Quelques jours à peine après sa sortie cependant, la presse fit bruyamment état d'une plainte visant le jeune acteur qui en tient un des rôles titres, Sofiane Bennacer, pour viol et autres comportements violents sur la personne d'une ex-compagne, à laquelle d'autres jeunes femmes avaient joint leurs voix : elles aussi disaient avoir été les « victimes » de la brutalité supposée du jeune homme.
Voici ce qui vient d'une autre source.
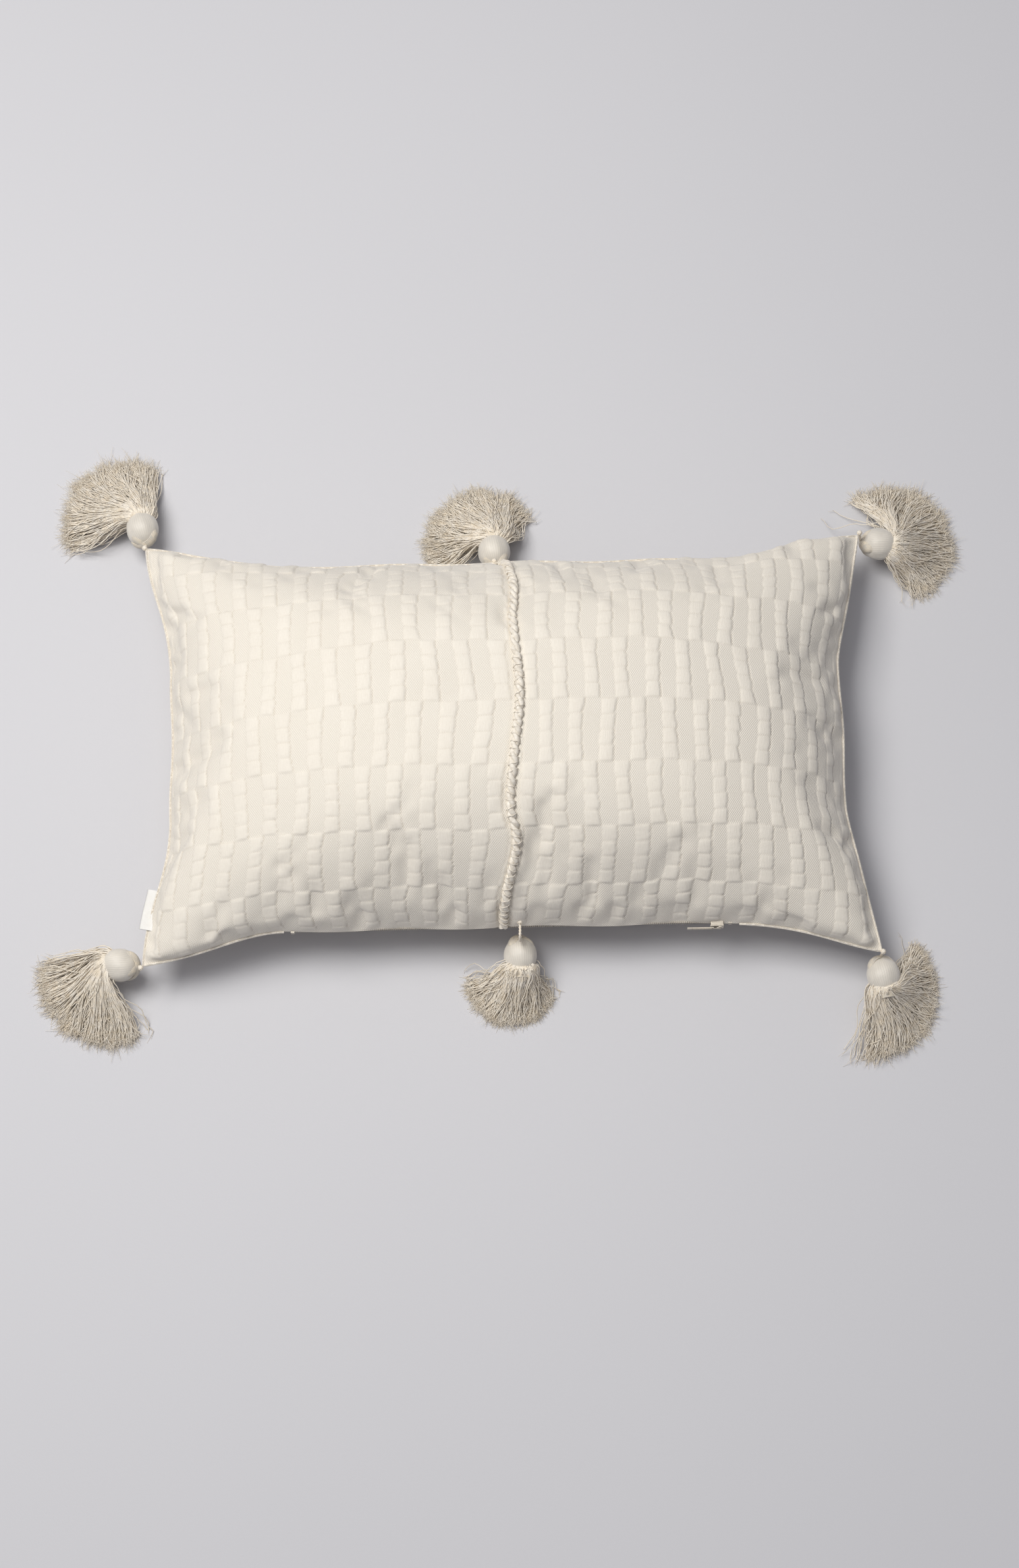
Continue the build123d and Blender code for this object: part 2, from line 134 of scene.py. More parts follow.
class Value:
    """A number in a shader. Arithmetic on it adds Math nodes."""

    def __init__(self, maker, socket):
        self.maker = maker
        self.socket = socket

    def math(self, operation, *others):
        return self.maker.node("ShaderNodeMath", {"operation": operation}, dict(enumerate((self, *others))))

    def __add__(self, other):
        return self.math("ADD", other)

    __radd__ = __add__

    def __sub__(self, other):
        return self.math("SUBTRACT", other)

    def __rsub__(self, other):
        return self.maker.node("ShaderNodeMath", {"operation": "SUBTRACT"}, {0: other, 1: self})

    def __mul__(self, other):
        return self.math("MULTIPLY", other)

    __rmul__ = __mul__

    def sine(self):
        return self.math("SINE")

    def clamp(self):
        return self.maker.node("ShaderNodeClamp", {}, {"Value": self})


class Maker:
    """Builds one material's nodes."""

    def __init__(self, name):
        self.material = bpy.data.materials.new(name)
        self.material.use_nodes = True
        self.tree = self.material.node_tree
        self.shader = self.tree.nodes["Principled BSDF"]

    def put(self, socket, value):
        if isinstance(value, Value):
            self.tree.links.new(value.socket, socket)
        elif isinstance(value, (tuple, list, bpy.types.bpy_prop_array)) or hasattr(value, "foreach_get"):
            socket.default_value = (*value, 1.0) if len(value) < len(socket.default_value) else value
        elif hasattr(value, "r"):
            socket.default_value = (value.r, value.g, value.b, 1.0)
        else:
            socket.default_value = value

    def node(self, kind, settings=None, inputs=None, output=0):
        made = self.tree.nodes.new(kind)
        for key, value in (settings or {}).items():
            setattr(made, key, value)
        for key, value in (inputs or {}).items():
            self.put(made.inputs[key], value)
        return Value(self, made.outputs[output])

    def place(self):
        return self.node("ShaderNodeTexCoord", output="Object")

    def uv(self):
        """The two numbers of the cloth's own UV map."""
        split = self.node("ShaderNodeUVMap", {"uv_map": "cloth"})
        parts = self.tree.nodes.new("ShaderNodeSeparateXYZ")
        self.put(parts.inputs[0], split)
        return Value(self, parts.outputs["X"]), Value(self, parts.outputs["Y"])

    def noise(self, scale, detail=2.0, vector=None):
        inputs = {"Vector": vector or self.place(), "Scale": scale, "Detail": detail}
        return self.node("ShaderNodeTexNoise", {}, inputs, "Fac")

    def attribute(self, name):
        return self.node("ShaderNodeAttribute", {"attribute_name": name}, output="Fac")

    def mix(self, factor, first, second):
        return self.node("ShaderNodeMix", {"data_type": "RGBA"}, {0: factor, 6: first, 7: second}, 2)

    def finish(self, base, roughness, bump=None, depth=0.0002, strength=0.6, **constants):
        self.put(self.shader.inputs["Base Color"], base)
        self.put(self.shader.inputs["Roughness"], roughness)
        if bump is not None:
            normal = self.node(
                "ShaderNodeBump", {}, {"Height": bump, "Distance": depth, "Strength": strength}, "Normal"
            )
            self.put(self.shader.inputs["Normal"], normal)
        for key, value in constants.items():
            self.shader.inputs[key.replace("_", " ")].default_value = value
        return self.material


WARP_PITCH = 0.00071
WEFT_PITCH = 0.00095
FLOAT_THREAD_PITCH = 0.00056
RIB_PITCH = 0.0005


def cover_cloth(name, floats):
    """Cotton in plain weave, with blocks of long floats where the cloth says so."""
    make = Maker(name)
    tint = colours()
    across, along = make.uv()
    wobble = make.noise(420.0) * 0.0006
    slub = make.noise(900.0, 1.0)
    warp = ((across + wobble) * (math.pi / WARP_PITCH)).sine()
    weft = ((along + wobble * 0.7) * (math.pi / WEFT_PITCH)).sine()
    grain = (warp * weft * (0.5 + slub * 1.1) * 1.15 + 0.36).clamp()
    mottle = make.noise(38.0, 3.0)
    if floats:
        stretched = make.node("ShaderNodeCombineXYZ", {}, {0: across * 2300.0, 1: along * 170.0})
        fibre = make.noise(1.0, 2.0, stretched)
        thread = ((across + wobble * 0.6) * (2 * math.pi / FLOAT_THREAD_PITCH)).sine() * 0.09 + fibre * 0.95
        lift = make.attribute("raised")
        height = grain * (1 - lift) + (thread * 1.1 + 0.3) * lift
        shade = (0.40 + grain * 0.60) * (1 - lift) + (0.40 + thread * 0.62) * lift
        # Painted shade: the tone is pulled toward the shade colour along the grooves and pinched ends of the
        # floats.
        shade = (shade - make.attribute("crease") * 0.6).clamp()
    else:
        height = grain
        shade = 0.15 + grain * 0.85
    tone = (shade * 0.80 + slub * 0.22 + mottle * 0.22).clamp()
    base = make.mix(tone, tint.cotton_shade, tint.cotton)
    return make.finish(
        base, 0.88 - slub * 0.1, height + slub * 0.35, 0.00028, 0.55, Sheen_Weight=0.25, Sheen_Roughness=0.45
    )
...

Du jour au lendemain, ce fut la curée, le journal Libération donnant à ce qu'il faut bien appeler un lynchage médiatique en règle un caractère particulièrement spectaculaire : en pleine page de sa une, s'étalait une photo du jeune homme, visage de psychopathe, et du sang sur les doigts. Accompagnant cette image coup de poing, cette manchette : « Les victimes parlent ». Suivaient plusieurs pages, qui outre Sofiane Bennacer par la bouche de ses accusatrices, mettaient en cause la réalisatrice, coupable de n'avoir pas renoncé à le faire jouer dans son film et d'avoir « imposé » sa présence (toxique sans doute) au reste de l'équipe.

L'effet immédiat de ces accusations publiques ne se fit pas attendre : le public déserta les salles qui projetaient Les Amandiers, certaines le déprogrammèrent. Sofiane Bennacer fut séance tenante exclu de la liste des jeunes espoirs pour les César, dont le bureau publia par la suite un communiqué surréaliste érigeant en principe la présomption de culpabilité.
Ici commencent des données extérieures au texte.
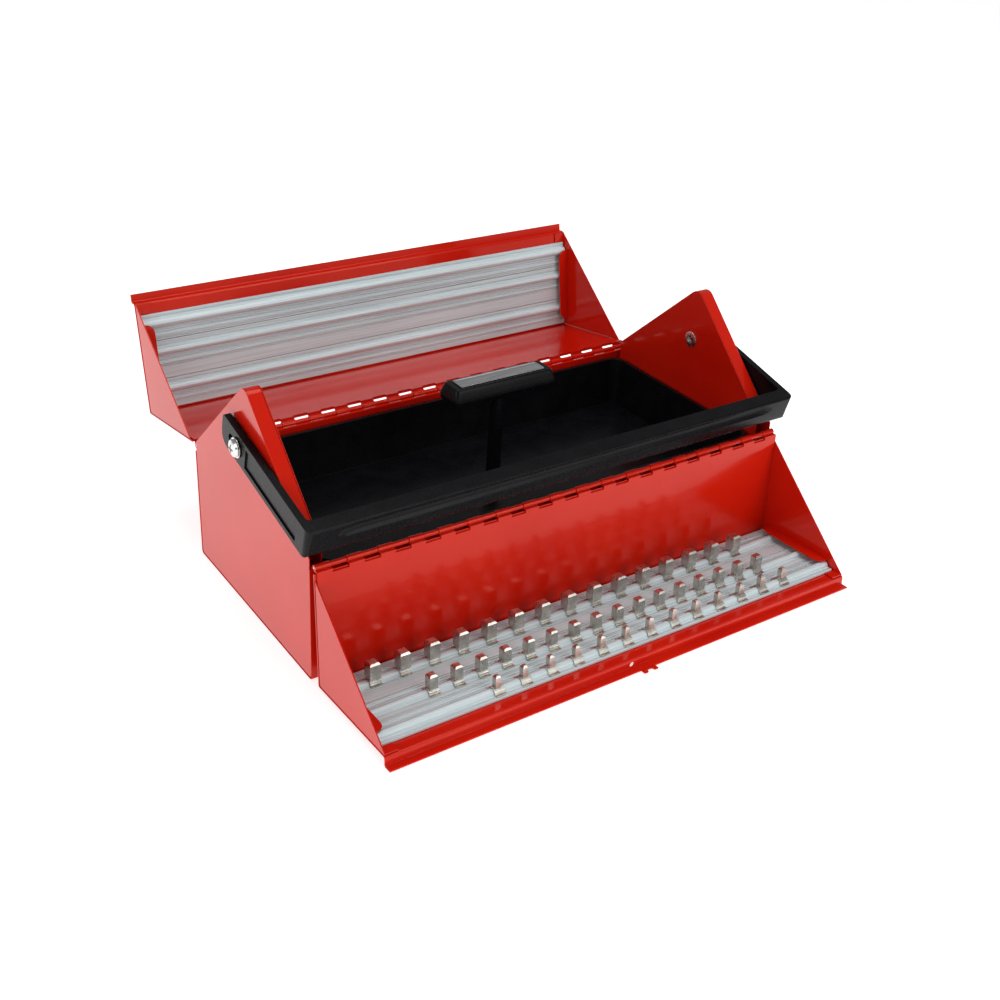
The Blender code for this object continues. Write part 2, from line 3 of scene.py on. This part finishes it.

Que nous démontre tout cela ?

Que pour l'opinion, Sofiane Bennacer est coupable, et Valeria Bruni-Tedeschi complice, donc tout aussi coupable. L'un et l'autre, d'après les commentaires lus dans la presse, qui reprend sans guère de recul une incrimination brumeuse désormais banalisée, auraient commis leurs abus de pouvoir en tant que fauteurs d'« emprise »

Pourquoi cet emballement ne nous paraît-il pas admissible ?

Le viol est un crime. La loi reconnaît la qualification de viol conjugal.

Or précisément parce qu'il s'agit d'un crime, c'est à la justice, dès lors qu'elle est saisie, de prononcer – ou non – la culpabilité. Cela dans le respect des règles de la procédure pénale : respect de la présomption d'innocence, qui stipule qu'un accusé est réputé innocent tant que sa culpabilité n'a pas été prononcée au terme d'un procès équitable ; respect du secret de l'instruction, garantie de la sérénité future des débats ; exigence d'un débat contradictoire dans le respect égal des droits de la défense et de ceux de l'accusation ; principe selon lequel le doute doit bénéficier à l'accusé, afin de se prémunir autant que faire se peut de l'erreur judiciaire ; individualisation des peines – si peine il y doit y avoir.

Que l'institution judiciaire – non point dans ses principes, que nous venons d'énoncer, mais dans leur mise en œuvre – puisse se montrer imparfaite, et surtout trop lente, certes. Qu'elle ait sans doute, pendant trop longtemps, eu tendance à minimiser les infractions sexuelles, en discréditant a priori la parole des plaignantes, c'est certain. Il est cependant indéniable qu'il y a eu sur ce point de réelles évolutions, même si des progrès restent à faire. De surcroît, les infractions sexuelles reconnues sont très sévèrement sanctionnées.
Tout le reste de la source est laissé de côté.